═══ DATA PROVIDED

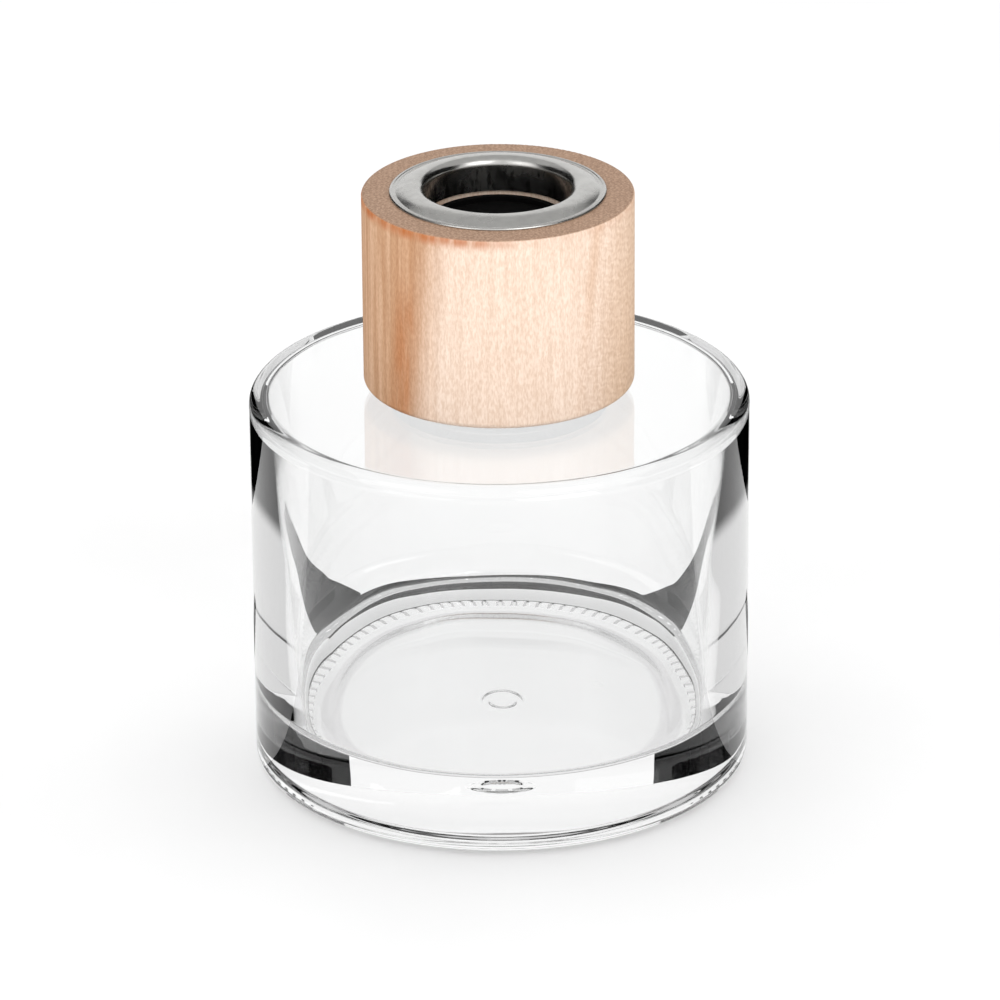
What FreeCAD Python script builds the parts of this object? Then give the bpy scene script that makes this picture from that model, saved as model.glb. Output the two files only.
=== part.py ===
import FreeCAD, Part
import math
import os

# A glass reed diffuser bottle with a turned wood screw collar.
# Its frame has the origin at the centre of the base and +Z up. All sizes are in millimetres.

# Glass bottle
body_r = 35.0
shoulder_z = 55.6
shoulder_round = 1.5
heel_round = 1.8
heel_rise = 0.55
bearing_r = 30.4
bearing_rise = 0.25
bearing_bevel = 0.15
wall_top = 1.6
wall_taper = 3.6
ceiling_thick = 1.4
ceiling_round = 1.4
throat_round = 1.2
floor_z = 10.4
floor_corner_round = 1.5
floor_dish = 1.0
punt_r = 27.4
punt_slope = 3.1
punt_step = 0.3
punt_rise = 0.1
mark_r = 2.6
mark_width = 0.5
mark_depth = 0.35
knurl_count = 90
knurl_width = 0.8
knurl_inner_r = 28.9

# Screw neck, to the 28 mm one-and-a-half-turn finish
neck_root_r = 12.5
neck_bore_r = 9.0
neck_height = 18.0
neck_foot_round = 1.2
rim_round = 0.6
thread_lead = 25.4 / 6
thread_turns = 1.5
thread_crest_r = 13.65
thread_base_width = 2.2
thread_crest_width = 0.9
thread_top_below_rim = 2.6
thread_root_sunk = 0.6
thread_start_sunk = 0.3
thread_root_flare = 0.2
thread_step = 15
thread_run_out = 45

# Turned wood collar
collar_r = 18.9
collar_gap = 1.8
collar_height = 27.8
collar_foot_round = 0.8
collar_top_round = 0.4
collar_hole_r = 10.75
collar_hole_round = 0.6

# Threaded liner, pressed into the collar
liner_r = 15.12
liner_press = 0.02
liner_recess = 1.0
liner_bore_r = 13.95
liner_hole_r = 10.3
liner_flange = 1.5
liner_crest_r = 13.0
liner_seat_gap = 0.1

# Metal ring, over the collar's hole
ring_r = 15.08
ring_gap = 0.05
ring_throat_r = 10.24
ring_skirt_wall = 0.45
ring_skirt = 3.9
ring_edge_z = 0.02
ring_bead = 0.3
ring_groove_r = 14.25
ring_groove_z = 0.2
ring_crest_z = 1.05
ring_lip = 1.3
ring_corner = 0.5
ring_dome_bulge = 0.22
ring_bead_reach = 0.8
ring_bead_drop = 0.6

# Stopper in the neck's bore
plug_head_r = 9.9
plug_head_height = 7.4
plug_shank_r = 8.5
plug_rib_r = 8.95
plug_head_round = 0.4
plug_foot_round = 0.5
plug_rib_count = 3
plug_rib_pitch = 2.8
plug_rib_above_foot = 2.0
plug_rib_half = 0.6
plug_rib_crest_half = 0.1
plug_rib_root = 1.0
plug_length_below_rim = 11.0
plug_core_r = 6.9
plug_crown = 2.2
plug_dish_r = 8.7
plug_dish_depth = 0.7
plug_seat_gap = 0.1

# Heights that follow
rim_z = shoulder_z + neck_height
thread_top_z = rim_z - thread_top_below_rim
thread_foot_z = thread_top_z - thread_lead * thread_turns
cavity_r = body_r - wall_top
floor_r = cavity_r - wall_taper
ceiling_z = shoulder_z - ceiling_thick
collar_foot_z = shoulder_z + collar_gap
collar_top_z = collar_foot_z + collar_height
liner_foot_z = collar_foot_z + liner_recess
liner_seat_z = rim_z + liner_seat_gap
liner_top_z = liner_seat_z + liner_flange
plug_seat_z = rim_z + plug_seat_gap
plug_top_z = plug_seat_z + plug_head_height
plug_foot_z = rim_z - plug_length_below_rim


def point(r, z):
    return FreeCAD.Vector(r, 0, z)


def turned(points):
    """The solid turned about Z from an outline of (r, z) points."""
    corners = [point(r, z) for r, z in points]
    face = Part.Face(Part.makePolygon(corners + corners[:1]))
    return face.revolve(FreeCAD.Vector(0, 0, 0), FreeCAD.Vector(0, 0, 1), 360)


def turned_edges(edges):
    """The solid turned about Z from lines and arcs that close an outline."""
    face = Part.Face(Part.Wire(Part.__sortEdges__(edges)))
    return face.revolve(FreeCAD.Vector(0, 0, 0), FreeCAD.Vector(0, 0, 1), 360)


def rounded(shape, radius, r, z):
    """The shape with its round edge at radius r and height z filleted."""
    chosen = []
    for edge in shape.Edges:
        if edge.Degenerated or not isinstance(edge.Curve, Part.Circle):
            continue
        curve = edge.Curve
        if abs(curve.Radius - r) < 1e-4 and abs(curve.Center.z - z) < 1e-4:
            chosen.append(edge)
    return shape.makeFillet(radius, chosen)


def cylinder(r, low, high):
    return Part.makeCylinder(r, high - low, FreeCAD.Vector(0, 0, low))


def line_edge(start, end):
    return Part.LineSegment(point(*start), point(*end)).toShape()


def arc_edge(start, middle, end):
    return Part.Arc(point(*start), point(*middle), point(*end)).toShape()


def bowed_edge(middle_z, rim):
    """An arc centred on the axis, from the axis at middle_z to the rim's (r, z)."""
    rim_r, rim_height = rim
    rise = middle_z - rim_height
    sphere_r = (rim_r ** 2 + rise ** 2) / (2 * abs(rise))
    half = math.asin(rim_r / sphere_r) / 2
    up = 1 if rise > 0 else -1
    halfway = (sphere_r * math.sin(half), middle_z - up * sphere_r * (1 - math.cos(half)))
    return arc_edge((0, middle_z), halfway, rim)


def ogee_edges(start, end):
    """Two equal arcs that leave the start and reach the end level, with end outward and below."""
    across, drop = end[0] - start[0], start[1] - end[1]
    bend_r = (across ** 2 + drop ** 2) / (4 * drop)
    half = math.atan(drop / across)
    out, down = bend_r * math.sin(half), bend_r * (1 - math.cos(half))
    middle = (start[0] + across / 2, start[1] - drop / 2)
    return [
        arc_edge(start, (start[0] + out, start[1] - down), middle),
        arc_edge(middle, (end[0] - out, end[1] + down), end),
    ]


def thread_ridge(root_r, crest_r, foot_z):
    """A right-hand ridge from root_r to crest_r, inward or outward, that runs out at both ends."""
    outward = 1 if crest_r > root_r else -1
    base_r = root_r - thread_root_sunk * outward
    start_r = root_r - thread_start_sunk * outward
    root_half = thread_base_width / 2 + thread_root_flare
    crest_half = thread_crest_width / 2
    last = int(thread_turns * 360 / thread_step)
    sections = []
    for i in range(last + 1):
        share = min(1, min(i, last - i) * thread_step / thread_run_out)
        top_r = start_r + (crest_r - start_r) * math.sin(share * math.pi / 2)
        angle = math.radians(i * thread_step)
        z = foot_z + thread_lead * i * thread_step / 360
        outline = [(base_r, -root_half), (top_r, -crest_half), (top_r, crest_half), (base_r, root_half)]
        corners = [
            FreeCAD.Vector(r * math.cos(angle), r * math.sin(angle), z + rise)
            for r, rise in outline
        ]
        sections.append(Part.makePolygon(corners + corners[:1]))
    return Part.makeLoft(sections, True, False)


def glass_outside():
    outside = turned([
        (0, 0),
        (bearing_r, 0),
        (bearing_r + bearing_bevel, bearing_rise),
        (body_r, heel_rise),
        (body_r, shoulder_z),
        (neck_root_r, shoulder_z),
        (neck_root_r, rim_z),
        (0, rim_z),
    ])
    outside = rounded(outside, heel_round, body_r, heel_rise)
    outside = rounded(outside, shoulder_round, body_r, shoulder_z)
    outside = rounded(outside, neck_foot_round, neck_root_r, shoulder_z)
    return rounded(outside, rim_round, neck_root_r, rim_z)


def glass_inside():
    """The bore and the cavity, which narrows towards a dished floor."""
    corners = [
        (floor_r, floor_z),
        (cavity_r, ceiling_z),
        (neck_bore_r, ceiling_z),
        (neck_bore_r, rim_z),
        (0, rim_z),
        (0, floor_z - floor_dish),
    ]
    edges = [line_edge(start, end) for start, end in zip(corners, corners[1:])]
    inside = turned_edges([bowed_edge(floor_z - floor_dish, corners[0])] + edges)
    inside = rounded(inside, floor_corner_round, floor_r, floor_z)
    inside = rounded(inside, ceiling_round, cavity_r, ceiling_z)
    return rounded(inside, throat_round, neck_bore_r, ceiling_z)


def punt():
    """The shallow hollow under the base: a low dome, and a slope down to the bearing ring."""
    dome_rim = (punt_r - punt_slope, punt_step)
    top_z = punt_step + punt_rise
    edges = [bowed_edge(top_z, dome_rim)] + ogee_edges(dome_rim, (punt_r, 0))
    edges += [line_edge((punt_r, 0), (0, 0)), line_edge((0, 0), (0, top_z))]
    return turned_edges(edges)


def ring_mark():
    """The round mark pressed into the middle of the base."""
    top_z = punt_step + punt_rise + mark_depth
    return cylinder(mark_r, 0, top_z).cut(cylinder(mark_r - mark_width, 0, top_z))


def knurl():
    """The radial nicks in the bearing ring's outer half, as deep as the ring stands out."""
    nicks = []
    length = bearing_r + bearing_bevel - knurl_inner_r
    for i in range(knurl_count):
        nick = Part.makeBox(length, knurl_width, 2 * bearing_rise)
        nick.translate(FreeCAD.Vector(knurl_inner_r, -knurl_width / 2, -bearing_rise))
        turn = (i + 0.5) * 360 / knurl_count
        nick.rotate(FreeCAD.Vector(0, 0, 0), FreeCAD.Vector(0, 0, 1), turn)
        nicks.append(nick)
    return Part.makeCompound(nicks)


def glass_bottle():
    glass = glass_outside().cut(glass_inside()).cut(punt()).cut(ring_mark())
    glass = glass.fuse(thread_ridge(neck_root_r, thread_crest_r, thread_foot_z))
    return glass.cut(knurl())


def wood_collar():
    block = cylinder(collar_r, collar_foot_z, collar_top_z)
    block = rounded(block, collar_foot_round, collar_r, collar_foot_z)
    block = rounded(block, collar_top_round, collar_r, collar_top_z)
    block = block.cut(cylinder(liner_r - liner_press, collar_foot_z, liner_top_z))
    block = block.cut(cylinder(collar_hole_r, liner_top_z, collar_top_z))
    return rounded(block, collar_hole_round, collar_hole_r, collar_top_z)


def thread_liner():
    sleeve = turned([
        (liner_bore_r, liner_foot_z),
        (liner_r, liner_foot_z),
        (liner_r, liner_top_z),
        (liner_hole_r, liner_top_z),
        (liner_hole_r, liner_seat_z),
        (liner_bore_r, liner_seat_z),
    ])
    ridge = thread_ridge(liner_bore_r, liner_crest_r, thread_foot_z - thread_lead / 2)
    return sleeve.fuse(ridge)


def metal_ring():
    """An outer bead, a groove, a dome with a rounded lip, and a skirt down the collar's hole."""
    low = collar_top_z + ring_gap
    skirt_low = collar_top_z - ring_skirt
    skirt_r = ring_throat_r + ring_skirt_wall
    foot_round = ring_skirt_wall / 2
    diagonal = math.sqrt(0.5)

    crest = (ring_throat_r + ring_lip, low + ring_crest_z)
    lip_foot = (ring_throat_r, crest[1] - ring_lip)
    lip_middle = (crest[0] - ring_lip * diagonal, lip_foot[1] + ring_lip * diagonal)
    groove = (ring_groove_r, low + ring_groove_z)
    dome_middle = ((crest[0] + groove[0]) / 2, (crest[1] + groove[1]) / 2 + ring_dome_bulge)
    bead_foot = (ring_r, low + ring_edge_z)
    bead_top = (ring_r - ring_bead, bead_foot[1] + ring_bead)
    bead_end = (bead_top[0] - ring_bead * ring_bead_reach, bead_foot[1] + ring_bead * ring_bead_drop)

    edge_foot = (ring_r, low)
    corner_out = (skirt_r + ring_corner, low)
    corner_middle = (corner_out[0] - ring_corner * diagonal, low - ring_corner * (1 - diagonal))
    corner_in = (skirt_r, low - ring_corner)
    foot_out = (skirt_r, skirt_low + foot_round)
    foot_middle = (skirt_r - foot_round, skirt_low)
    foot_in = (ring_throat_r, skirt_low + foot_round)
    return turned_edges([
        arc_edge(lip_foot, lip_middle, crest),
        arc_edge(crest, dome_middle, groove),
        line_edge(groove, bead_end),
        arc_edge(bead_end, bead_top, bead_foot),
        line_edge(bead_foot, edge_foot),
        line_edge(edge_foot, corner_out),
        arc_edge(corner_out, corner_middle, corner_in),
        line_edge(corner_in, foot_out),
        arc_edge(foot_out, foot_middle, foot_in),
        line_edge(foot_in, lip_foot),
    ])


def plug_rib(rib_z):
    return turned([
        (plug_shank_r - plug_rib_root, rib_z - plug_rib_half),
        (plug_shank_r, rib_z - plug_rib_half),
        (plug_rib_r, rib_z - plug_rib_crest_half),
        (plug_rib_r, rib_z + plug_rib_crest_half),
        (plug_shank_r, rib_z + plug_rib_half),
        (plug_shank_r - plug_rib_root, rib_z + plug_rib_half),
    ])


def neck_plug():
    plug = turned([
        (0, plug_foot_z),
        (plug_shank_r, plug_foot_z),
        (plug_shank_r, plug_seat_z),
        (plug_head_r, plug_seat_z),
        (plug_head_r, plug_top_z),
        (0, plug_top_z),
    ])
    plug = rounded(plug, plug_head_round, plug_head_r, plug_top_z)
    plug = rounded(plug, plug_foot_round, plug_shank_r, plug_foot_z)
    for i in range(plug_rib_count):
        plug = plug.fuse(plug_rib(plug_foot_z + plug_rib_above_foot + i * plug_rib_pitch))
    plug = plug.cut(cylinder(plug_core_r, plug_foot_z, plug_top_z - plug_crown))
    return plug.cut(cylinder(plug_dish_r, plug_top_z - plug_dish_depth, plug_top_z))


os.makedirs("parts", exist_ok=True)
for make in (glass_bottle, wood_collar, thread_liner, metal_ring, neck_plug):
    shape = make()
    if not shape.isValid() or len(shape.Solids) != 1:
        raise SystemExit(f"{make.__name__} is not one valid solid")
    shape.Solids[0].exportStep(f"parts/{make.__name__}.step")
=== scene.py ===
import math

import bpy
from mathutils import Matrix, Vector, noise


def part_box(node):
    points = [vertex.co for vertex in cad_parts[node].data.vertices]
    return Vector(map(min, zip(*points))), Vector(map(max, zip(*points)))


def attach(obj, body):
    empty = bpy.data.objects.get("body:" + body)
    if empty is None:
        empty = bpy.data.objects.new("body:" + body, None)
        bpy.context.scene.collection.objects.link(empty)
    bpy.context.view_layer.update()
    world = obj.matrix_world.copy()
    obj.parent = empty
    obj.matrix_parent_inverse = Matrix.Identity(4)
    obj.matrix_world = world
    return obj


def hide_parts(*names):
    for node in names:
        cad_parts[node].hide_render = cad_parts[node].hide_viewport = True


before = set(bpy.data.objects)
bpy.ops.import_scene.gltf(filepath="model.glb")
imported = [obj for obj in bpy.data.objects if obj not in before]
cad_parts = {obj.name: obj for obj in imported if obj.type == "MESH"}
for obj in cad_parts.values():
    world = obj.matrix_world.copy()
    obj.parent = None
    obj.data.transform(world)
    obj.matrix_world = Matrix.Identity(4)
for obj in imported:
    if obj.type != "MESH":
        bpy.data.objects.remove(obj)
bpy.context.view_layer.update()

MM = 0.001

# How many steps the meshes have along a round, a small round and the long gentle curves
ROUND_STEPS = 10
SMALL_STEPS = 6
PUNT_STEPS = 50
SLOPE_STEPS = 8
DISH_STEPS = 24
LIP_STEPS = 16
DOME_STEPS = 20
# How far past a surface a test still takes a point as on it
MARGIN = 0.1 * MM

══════

→ PROBLEM TO SOLVE
Exactly the lines above from the one with "plug = plug.cut(cylinder(plug_core_r, plug_foot_z, plug_top_z" to the one with "obj.matrix_world = Matrix.Identity(4)", both included, are to be quoted; leave the rest out.

→ PROBLEM SOLUTION
    plug = plug.cut(cylinder(plug_core_r, plug_foot_z, plug_top_z - plug_crown))
    return plug.cut(cylinder(plug_dish_r, plug_top_z - plug_dish_depth, plug_top_z))


os.makedirs("parts", exist_ok=True)
for make in (glass_bottle, wood_collar, thread_liner, metal_ring, neck_plug):
    shape = make()
    if not shape.isValid() or len(shape.Solids) != 1:
        raise SystemExit(f"{make.__name__} is not one valid solid")
    shape.Solids[0].exportStep(f"parts/{make.__name__}.step")
=== scene.py ===
import math

import bpy
from mathutils import Matrix, Vector, noise


def part_box(node):
    points = [vertex.co for vertex in cad_parts[node].data.vertices]
    return Vector(map(min, zip(*points))), Vector(map(max, zip(*points)))


def attach(obj, body):
    empty = bpy.data.objects.get("body:" + body)
    if empty is None:
        empty = bpy.data.objects.new("body:" + body, None)
        bpy.context.scene.collection.objects.link(empty)
    bpy.context.view_layer.update()
    world = obj.matrix_world.copy()
    obj.parent = empty
    obj.matrix_parent_inverse = Matrix.Identity(4)
    obj.matrix_world = world
    return obj


def hide_parts(*names):
    for node in names:
        cad_parts[node].hide_render = cad_parts[node].hide_viewport = True


before = set(bpy.data.objects)
bpy.ops.import_scene.gltf(filepath="model.glb")
imported = [obj for obj in bpy.data.objects if obj not in before]
cad_parts = {obj.name: obj for obj in imported if obj.type == "MESH"}
for obj in cad_parts.values():
    world = obj.matrix_world.copy()
    obj.parent = None
    obj.data.transform(world)
    obj.matrix_world = Matrix.Identity(4)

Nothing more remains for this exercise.